The Practice Revolution Written by Felix Lenhard

There’s a line from “Art of Practice” that hit me like a slap: “If you do what everybody else does, you will get what everybody else gets.”

I read that sentence three times. Not because it was complicated — it’s almost absurdly simple. But because it described, with brutal accuracy, the first eighteen months of my magic practice.

I had been doing what everyone else does. And I had been getting what everyone else gets: slow, grinding progress that felt like walking through mud. Occasional breakthroughs followed by long plateaus. The nagging sense that I was working hard enough but somehow not smart enough.

The problem wasn’t my effort. The problem was that my effort was aimed in the same direction as everyone else’s. And in practice methodology, as in business strategy, the crowd is almost never heading toward excellence.

The Herd Instinct in Practice

In consulting, there’s a concept we used to call “best practice benchmarking.” Companies come to us and say, “Tell us what the best companies in our industry are doing so we can do the same thing.” On the surface, this sounds perfectly rational. Study the leaders, copy their approach, achieve similar results.

But here’s the dirty secret of best practice benchmarking: by the time a practice becomes widely known as a “best practice,” it’s already table stakes. Everyone is doing it. It’s no longer a differentiator — it’s a minimum requirement. The companies that are actually winning are doing something different, something that hasn’t been codified into a best practice yet, something that might even look wrong to the benchmarkers.

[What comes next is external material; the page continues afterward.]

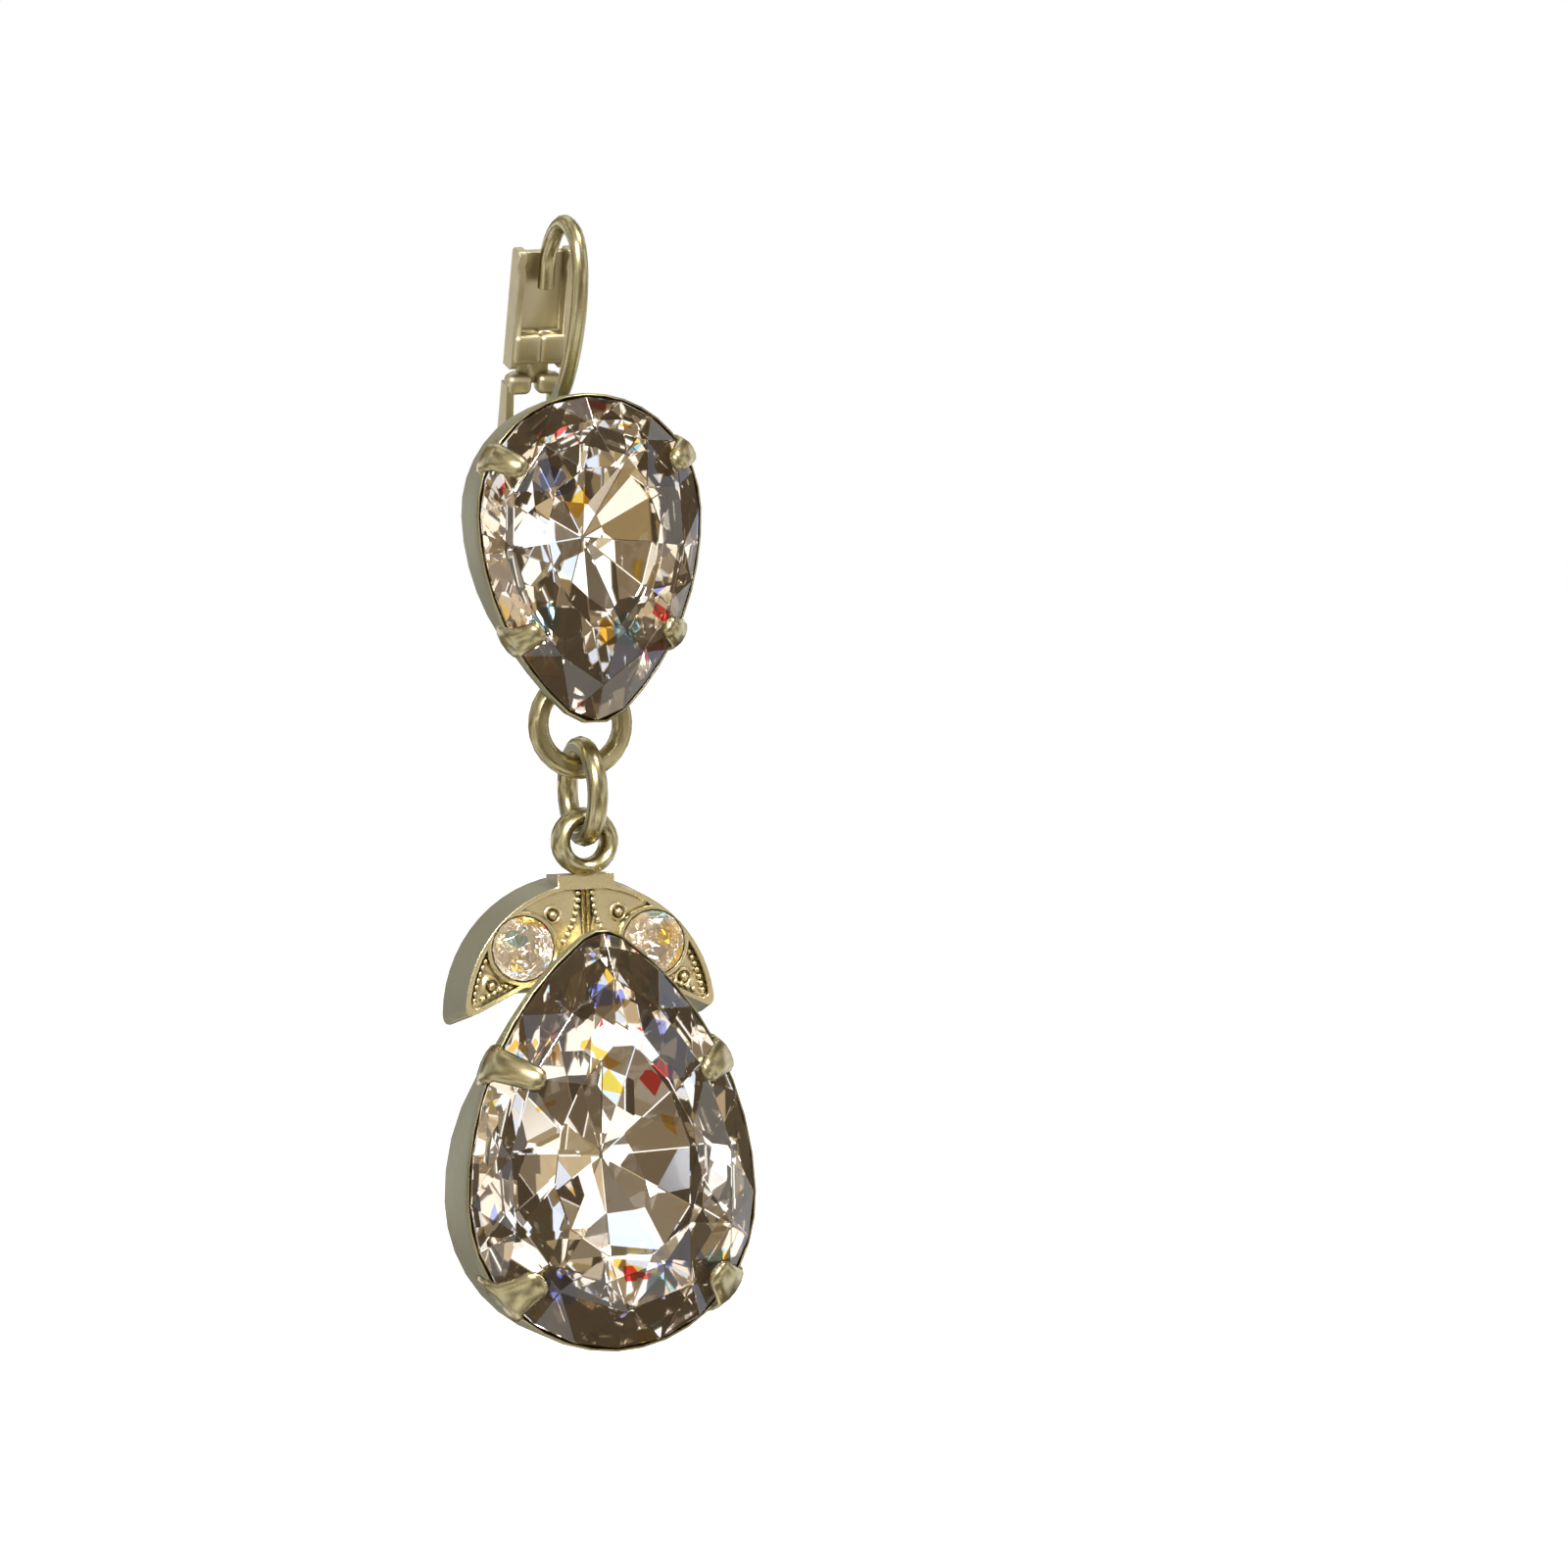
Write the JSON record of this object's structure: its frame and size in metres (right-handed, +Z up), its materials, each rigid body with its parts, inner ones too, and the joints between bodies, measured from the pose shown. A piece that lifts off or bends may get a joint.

I saw the exact same dynamic in magic practice.

The “best practices” of magic practice were well established: warm up thoroughly before tackling hard material. Practice for at least an hour per session. Master each technique before moving to the next one. Repetition is the mother of skill. Practice makes perfect.

Everyone followed these principles. The forums reinforced them. The instructional videos assumed them. The community collectively agreed: this is how you get good.

And the community was collectively stuck.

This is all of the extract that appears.